Another important habit is accepting that some periods are not ideal for aggressive trading. Market conditions change. A strategy that performs well in one environment may struggle in another. Traders who recognise this early often reduce size, become more selective, or step back briefly instead of forcing activity.

Why drawdown should be part of strategy evaluation

When traders evaluate a system, they often look first at profit. That is understandable, but profit alone does not tell the full story. A strategy that delivers strong returns with unstable drawdown may be far harder to follow in real life than a strategy with more moderate returns and smoother performance.

This matters because real trading includes emotional pressure, not just statistics. A system that looks excellent in theory may become difficult to execute if the drawdowns are too uncomfortable.
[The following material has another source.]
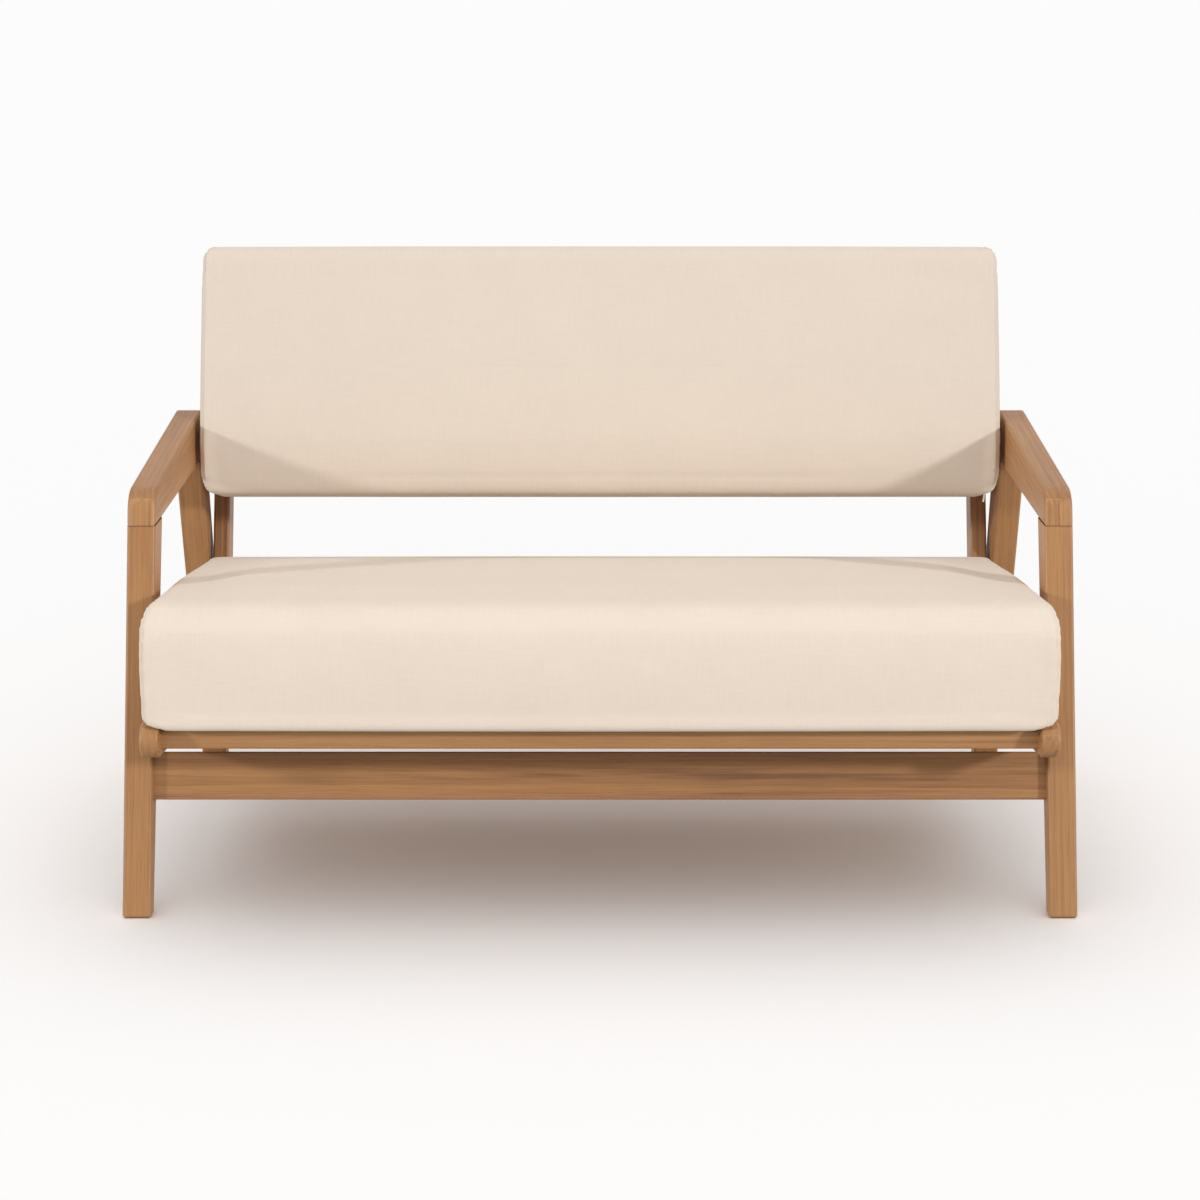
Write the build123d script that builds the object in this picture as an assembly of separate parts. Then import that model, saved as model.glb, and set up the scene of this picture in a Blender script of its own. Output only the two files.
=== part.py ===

That is why traders should evaluate strategy quality not only by what it earns, but by what it demands during losing periods.

A method that protects capital reasonably well is often more valuable in the long run than one that promises bigger gains with much deeper stress.

Final thoughts

Drawdown is one of the most important concepts in forex trading because it shows how much the account suffers during difficult periods. It affects recovery, decision-making, confidence, and long-term survival. Traders who ignore drawdown often focus too much on return potential and too little on account durability.

In the end, strong trading is not only about making money when conditions are good. It is also about keeping damage manageable when conditions are difficult. Once traders begin to treat drawdown as a core part of risk management rather than an afterthought, their overall approach usually becomes more disciplined and more sustainable.